‘You will not like me,’ warns the Earl of Rochester at the beginning of Laurence Dunmore’s 2004 film The Libertine; ‘you will not like me now, and you will like me a good deal less as we go on.’ This, of course, is nonsense: the rake of rakes; the canker at the heart of the Restoration rose; the closest we English have ever come to anyone of Casanova’s calibre… how can we fail to like Rochester? I’ve encountered him several times over the last couple of years, although always in a supporting role: his portrait, with monkey in tow, in the exhibition The Wild, The Beautiful and The Damned, for example, or making a cameo appearance in The Vizard Mask. When I spotted this book on offer on Netgalley, which promised to restore the syphilitic Earl to centre stage, I snapped it up immediately.
Having come to it with such excitement, I wish I was able to be slightly more enthusiastic, but the simple truth is that I didn’t get on very well with it and, in fact, almost didn’t finish it. I wish it were otherwise; I never enjoy being downbeat about things.
Presented in a chronological format, the novel takes us through Rochester’s life, told in his own words, virtually from the moment of his birth until his death (and beyond). It shows us this pampered, privileged young man as he embarks on his Grand Tour, where he makes his first forays into debauchery; and then, after his return, his rise to become one of the exuberant young devils of Charles II’s court. It tells us about his abduction of the beautiful Elizabeth Malet, who becomes his long-suffering wife; his dalliances with actresses in London; and his dissolute revels with his friends and their whores. And, to some extent, it gives us a man who has the occasional desire to reform – to focus his world on his loving wife and beautiful children – but who just doesn’t have the will or the energy to put it into practice.
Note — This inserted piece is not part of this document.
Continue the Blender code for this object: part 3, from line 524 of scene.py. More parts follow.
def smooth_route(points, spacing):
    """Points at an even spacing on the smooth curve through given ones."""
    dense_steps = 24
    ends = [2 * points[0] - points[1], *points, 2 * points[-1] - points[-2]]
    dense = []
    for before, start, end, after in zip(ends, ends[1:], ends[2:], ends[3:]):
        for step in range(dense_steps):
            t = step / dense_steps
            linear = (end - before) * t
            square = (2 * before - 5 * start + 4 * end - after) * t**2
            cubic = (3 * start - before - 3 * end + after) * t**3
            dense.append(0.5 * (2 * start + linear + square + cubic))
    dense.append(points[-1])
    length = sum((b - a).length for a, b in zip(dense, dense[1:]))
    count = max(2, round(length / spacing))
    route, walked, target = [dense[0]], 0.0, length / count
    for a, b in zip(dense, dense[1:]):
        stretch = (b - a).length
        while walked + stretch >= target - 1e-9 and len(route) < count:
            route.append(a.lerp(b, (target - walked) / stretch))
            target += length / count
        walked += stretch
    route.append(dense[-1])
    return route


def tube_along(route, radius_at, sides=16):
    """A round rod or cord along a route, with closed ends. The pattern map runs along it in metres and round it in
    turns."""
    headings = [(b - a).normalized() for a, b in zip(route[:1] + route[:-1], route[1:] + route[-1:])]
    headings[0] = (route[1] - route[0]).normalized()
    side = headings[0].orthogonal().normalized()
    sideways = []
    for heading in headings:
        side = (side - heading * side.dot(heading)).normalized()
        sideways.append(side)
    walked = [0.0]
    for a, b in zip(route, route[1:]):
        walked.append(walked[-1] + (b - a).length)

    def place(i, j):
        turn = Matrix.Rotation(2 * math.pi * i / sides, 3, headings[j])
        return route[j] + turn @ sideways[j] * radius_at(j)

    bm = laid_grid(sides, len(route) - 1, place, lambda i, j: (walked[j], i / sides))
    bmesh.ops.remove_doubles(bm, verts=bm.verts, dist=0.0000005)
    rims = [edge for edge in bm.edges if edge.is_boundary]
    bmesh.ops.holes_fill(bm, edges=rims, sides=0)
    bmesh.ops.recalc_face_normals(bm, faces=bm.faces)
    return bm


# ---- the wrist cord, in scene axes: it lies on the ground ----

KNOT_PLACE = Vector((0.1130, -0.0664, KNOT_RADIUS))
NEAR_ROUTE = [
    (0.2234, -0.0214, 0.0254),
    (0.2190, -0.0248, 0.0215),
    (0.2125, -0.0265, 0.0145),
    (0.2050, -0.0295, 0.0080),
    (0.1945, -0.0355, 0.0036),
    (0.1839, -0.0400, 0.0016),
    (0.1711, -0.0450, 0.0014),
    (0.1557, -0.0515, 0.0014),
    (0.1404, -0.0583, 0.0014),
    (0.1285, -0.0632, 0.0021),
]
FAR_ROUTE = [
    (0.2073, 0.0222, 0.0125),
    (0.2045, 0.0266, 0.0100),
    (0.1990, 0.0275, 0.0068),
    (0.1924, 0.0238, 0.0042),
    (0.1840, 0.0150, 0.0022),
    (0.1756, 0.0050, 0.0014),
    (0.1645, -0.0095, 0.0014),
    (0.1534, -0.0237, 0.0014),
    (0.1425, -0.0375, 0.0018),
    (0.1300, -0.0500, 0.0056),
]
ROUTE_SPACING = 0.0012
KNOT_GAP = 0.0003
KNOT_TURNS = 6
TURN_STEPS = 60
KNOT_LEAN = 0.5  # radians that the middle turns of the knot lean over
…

Cooper-Bridgewater has clearly done a lot of research and immersed herself in the details of Rochester’s life, and the book seems keen to be as faithful as possible to the facts. The result is an unusual mix. Sometimes the book goes into more detail than seems necessary (such as the point where Rochester describes the decoration of his children’s bedroom), which presumably reflects documented evidence about his life and living arrangements, and has been included to add colour. That would be all well and good if it fitted seamlessly into a similarly detailed narrative, but I’m sorry to say that, for me anyway, the book lacked imaginative verve. It methodically tells us when and where Rochester went on his Grand Tour, and who he travelled with, and when he returned to London – it ticks all the information points – but this is a novel, not a textbook, and as a reader I needed a little more. I wanted the kind of creative fire that would plunge me with Rochester into the fleshpots of Venice, or allow me to understand the intoxicating effect of Italian sensuality on a boy raised in the shadow of Cromwell’s puritanical commonwealth.
That goes for the rest of the book: we’re told about wars, affairs and insults, but never shown them; and nor do we really see the incisive wit and scholarship of our narrator, who tells us proudly about his reputation but never actually proves it. Ultimately the story lacks the kind of thrilling psychological immersion that first-person narrations can achieve (As Meat Loves Salt offers a good historical parallel; or alternatively look at The Marlowe Papers for a clever example of what a novel about a poet can be). Here, I never got a real sense of Rochester’s naughtiness, virtually all of which takes place off-stage. I’m not for a moment saying that I need my books to be populated with bouncing Restoration wenches, but in a novel about one of the most debauched figures in English history it would seem appropriate to have something rather more transgressive than a chaste kiss with a linkboy.
This is a thorough and workmanlike account of Rochester’s life, and the quality of the writing is generally good; but it just doesn’t have the inspired breath that brings it to life. I certainly learned a little more about the rakish Earl and am now tempted to look out for a biography (has anyone read Blazing Star by Alexander Larman or James Johnson’s A Profane Wit?). Other novels seem to be in short supply, except a rather unappetising-sounding effort by Graham Greene; so if anyone has further recommendations on that score, I’d be very interested.
As for Of Ink, Wit and Intrigue, I’m afraid I ultimately found it to be more of an appetiser than the full-bodied feast I’d been anticipating. I’m sure that much of this is due to my preferences as a reader – I like the kind of meaty prose and characterisation that I can wallow in – and it may well be that those with slightly more austere tastes might find more to enjoy here than I did. In the meantime, however, it looks as though it’s back to The Libertine…
I received a copy of this book from the publisher, via Netgalley, in return for a fair and honest review.